There is a lot of understatement in this book. I also see great kinship between Incoming  and Louis Ferdinand Celine’s Death on the Installment Plan . The main difference is that this book is punctuated traditionally—no dashes.

Pete and Clifton leave for Vietnam, along with the rest of the band, from a dock in Tacoma, Washington, on the U.S.S. John Pope . The first one hundred pages of the book are powerful and take place entirely aboard this small ship. The men stop briefly in Okinawa, and then arrive at the coastal South Vietnamese city of Qui Nhon.  Around this point we get a reference to an American icon as Baker writes that a character “was calm as John Wayne even though he never went to war.”

Richard E. Baker

The band ends up stationed at Dragon Mountain Base Camp near Pleiku. They are forced to break into a supply depot to steal training manuals to learn how to be solders. They set up their Claymores backwards at first because they had received no specialized infantry training. Their sergeant, SGT Bigglio, is an incompetent martinet.

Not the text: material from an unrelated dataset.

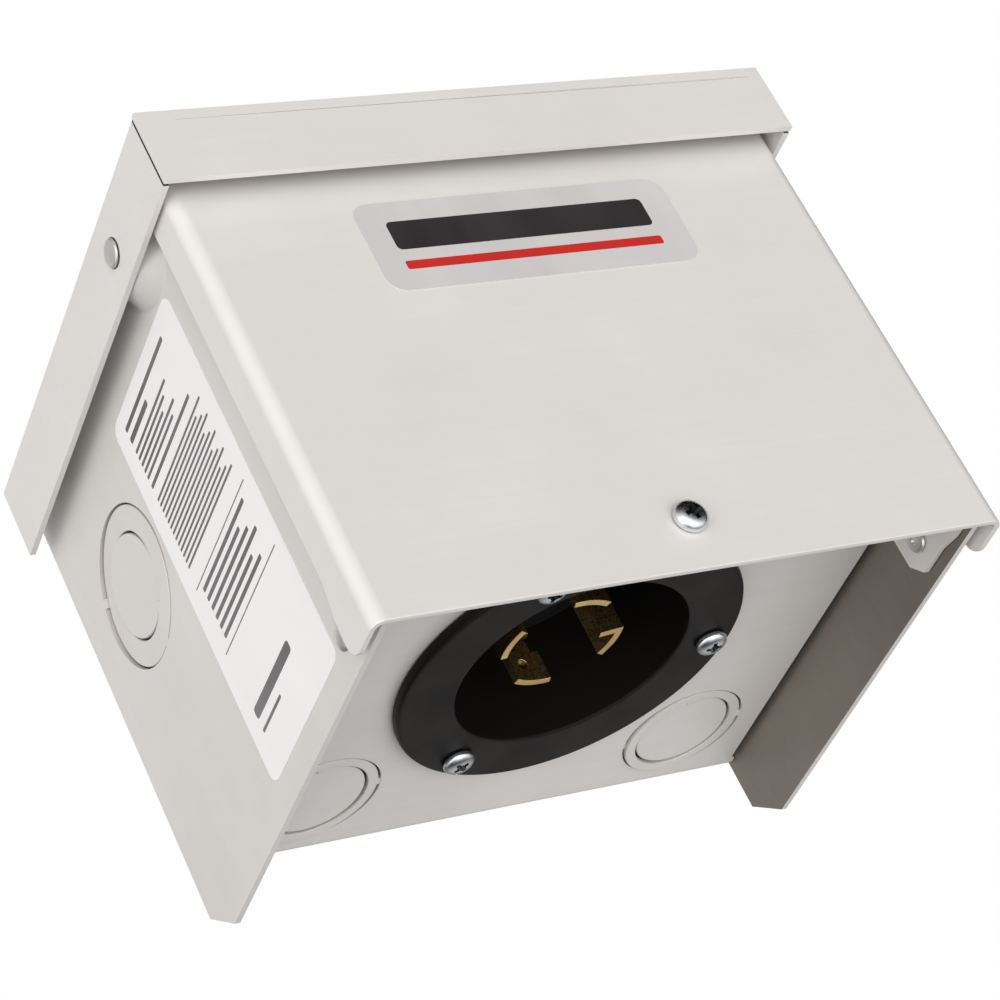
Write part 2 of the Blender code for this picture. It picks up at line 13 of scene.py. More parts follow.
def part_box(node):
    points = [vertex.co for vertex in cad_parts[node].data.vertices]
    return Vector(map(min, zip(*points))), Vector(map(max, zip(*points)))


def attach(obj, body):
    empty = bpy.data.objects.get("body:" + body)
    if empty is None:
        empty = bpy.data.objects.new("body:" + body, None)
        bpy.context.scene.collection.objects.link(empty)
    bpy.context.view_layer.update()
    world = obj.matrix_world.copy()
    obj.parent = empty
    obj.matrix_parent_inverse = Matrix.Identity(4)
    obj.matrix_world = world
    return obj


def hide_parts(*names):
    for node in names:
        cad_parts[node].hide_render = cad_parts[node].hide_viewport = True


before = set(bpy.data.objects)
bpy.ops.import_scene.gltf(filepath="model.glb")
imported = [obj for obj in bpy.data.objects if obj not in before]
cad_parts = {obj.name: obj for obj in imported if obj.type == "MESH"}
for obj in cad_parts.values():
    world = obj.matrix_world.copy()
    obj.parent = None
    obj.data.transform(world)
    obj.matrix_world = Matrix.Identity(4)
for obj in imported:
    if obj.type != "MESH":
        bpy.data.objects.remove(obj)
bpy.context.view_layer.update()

MM = 0.001

# ---------------------------------------------------------------- sizes


def corners(node):
    """Lowest and highest corner of a CAD node, in millimetres."""
    low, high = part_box(node)
    return low / MM, high / MM


COVER_LOW, COVER_HIGH = corners("front_cover")
HOOD_LOW, HOOD_HIGH = corners("hood")
WALL_LOW, WALL_HIGH = corners("side_wall_right")
CHASSIS_LOW, CHASSIS_HIGH = corners("chassis")
INLET_LOW, INLET_HIGH = corners("inlet_housing")
CARRIER_LOW, CARRIER_HIGH = corners("contact_carrier")
LABEL_LOW, LABEL_HIGH = corners("side_label")
BADGE_LOW, BADGE_HIGH = corners("front_badge")
SCREW_LOW, SCREW_HIGH = corners("cover_screw")

SHEET = 1.3                 # aluminium sheet
FRONT = COVER_LOW.y         # face of the front cover
WALL_IN = WALL_LOW.x        # inner face of the right side wall
WALL_OUT = WALL_IN + SHEET
PANEL_Z = -50.9             # underside of the inlet panel
INLET_Y = (INLET_LOW.y + INLET_HIGH.y) / 2
INLET_SCREWS = 3
INLET_SCREW_R = 33.3        # circle of the flange's screws
EDGE = 0.22                 # broken edge of cut sheet
FILM = 0.15                 # printed film
INK = 0.03                  # print on the film
SCREW_X = (SCREW_LOW.x + SCREW_HIGH.x) / 2
SCREW_Z = (SCREW_LOW.z + SCREW_HIGH.z) / 2


# ---------------------------------------------------------------- meshes

PLANE_XY = Matrix.Identity(4)
PLANE_YZ = Matrix(((0, 0, 1, 0), (1, 0, 0, 0), (0, 1, 0, 0), (0, 0, 0, 1)))
PLANE_XZ = Matrix(((1, 0, 0, 0), (0, 0, -1, 0), (0, 1, 0, 0), (0, 0, 0, 1)))
AXIS_TURN = {
    "X": Matrix.Rotation(math.radians(90), 4, "Y"),
    "-X": Matrix.Rotation(math.radians(-90), 4, "Y"),
    "Y": Matrix.Rotation(math.radians(-90), 4, "X"),
    "-Y": Matrix.Rotation(math.radians(90), 4, "X"),
    "Z": Matrix.Identity(4),
    "-Z": Matrix.Rotation(math.radians(180), 4, "X"),
}


def shift(x, y, z):
    return Matrix.Translation((x, y, z))


def spin(degrees, axis):
    return Matrix.Rotation(math.radians(degrees), 4, axis)


def facing(centre, axis):
    """Puts local +Z along an axis, at a centre."""
    return shift(*centre) @ AXIS_TURN[axis]


def work_object(shape, name="work"):
    mesh = bpy.data.meshes.new(name)
    bmesh.ops.recalc_face_normals(shape, faces=shape.faces)
    bmesh.ops.scale(shape, verts=shape.verts, vec=(MM, MM, MM))
    shape.to_mesh(mesh)
    shape.free()
    obj = bpy.data.objects.new(name, mesh)
    bpy.context.scene.collection.objects.link(obj)
    return obj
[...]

With their band instruments in storage, they become infantrymen, slowly and with great sacrifice of lives. They are tossed into the burning barrel of war, fuel for the fire. They do the best they can. They serve the needs of the Army and the Army does not need band members, so the promise is broken—the promise the recruiter made back in the States.

It is familiar story, but also an uncommon one: pimple-faced teenagers transform themselves into killers. They will never be musicians again.

There is a powerful set piece in which a tank slowly runs over a protesting Buddhist monk that is as chilling as anything I have ever read in Vietnam War literature. Bob Dylan, Joan Baez, and the Rolling Stones get mentioned. Sonny and Cher appear briefly.

At one point we are told by a Vietnamese: “No Americans, no war. There was nothing complicated about it.”  We meet characters who wear necklaces of dried VC testicles and worse.

I recommend this book to anyone who intends to see an Army recruiter. Read this book first. It is a powerful corrective to the optimism of any teenager who thinks that joining the Army during time of war is a good idea—even if he can play the trumpet like Cat Anderson.